In 1968, changing safety regulations made collapsible steering column mandatory and this spelled the end of the “Swing-Away” steering wheel. Ford countered with an innovative design for the 1967 model year called the “Tilt-Away” steering wheel. This clever design incorporated a collapsible steering column and a steering wheel that pivoted at the top of the steering column instead of moving the entire column to the right. With transmission in park, the wheel automatically moved to right when the driver’s door was opened and offered nine adjustable tilt positions. The “Tilt-Away” steering wheel was standard on the 1967 Thunderbird and optional on the Ford Mustang and Mercury Cougar. The “Tilt-Away” wheel was only offered in 1967, 68 and 69. Its demise was likely triggered by moving the ignition switch, steering and transmission selector lock to the steering column in 1970. In 1970 just the tilt function was offered.
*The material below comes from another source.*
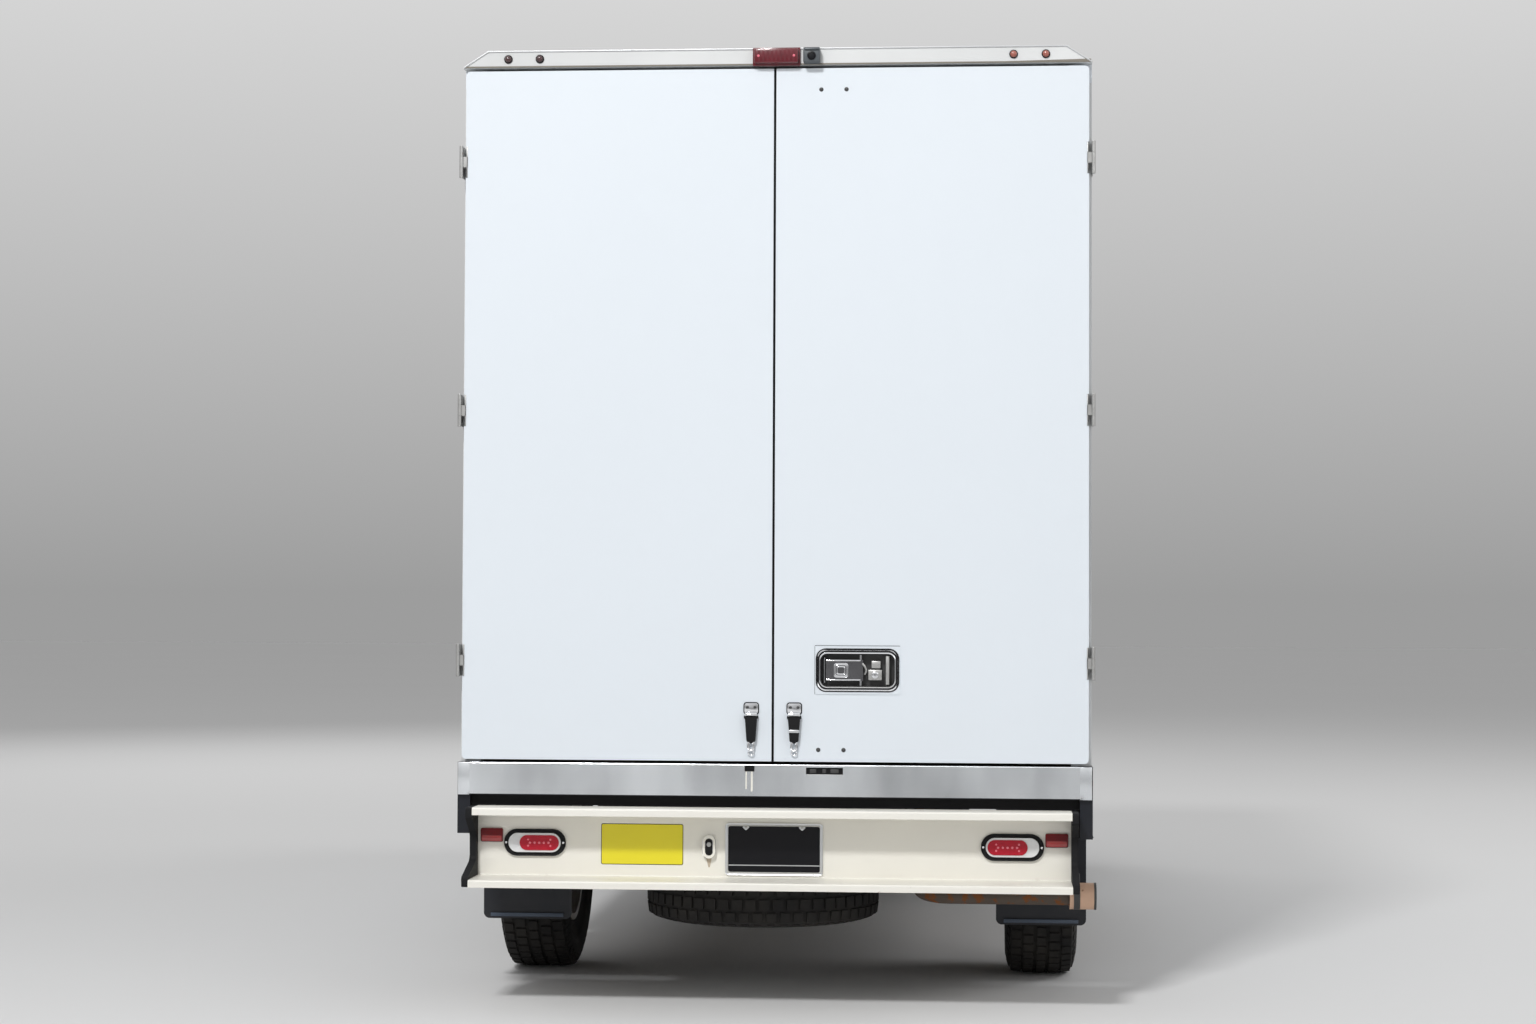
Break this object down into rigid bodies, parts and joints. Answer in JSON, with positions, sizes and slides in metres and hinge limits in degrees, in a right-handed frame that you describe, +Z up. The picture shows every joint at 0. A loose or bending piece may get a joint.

Removable steering wheels are common in race cars; every Formula 1 car has a removable wheel otherwise it would be very difficult if not impossible for the driver to get in/out of the car. I can think of a couple of modern sports cars that could do with a removable wheel but I’m sure the safety regulations wouldn’t allow it.

A simple device for moving the steered wheels has come a long way from the tiller, hasn’t it?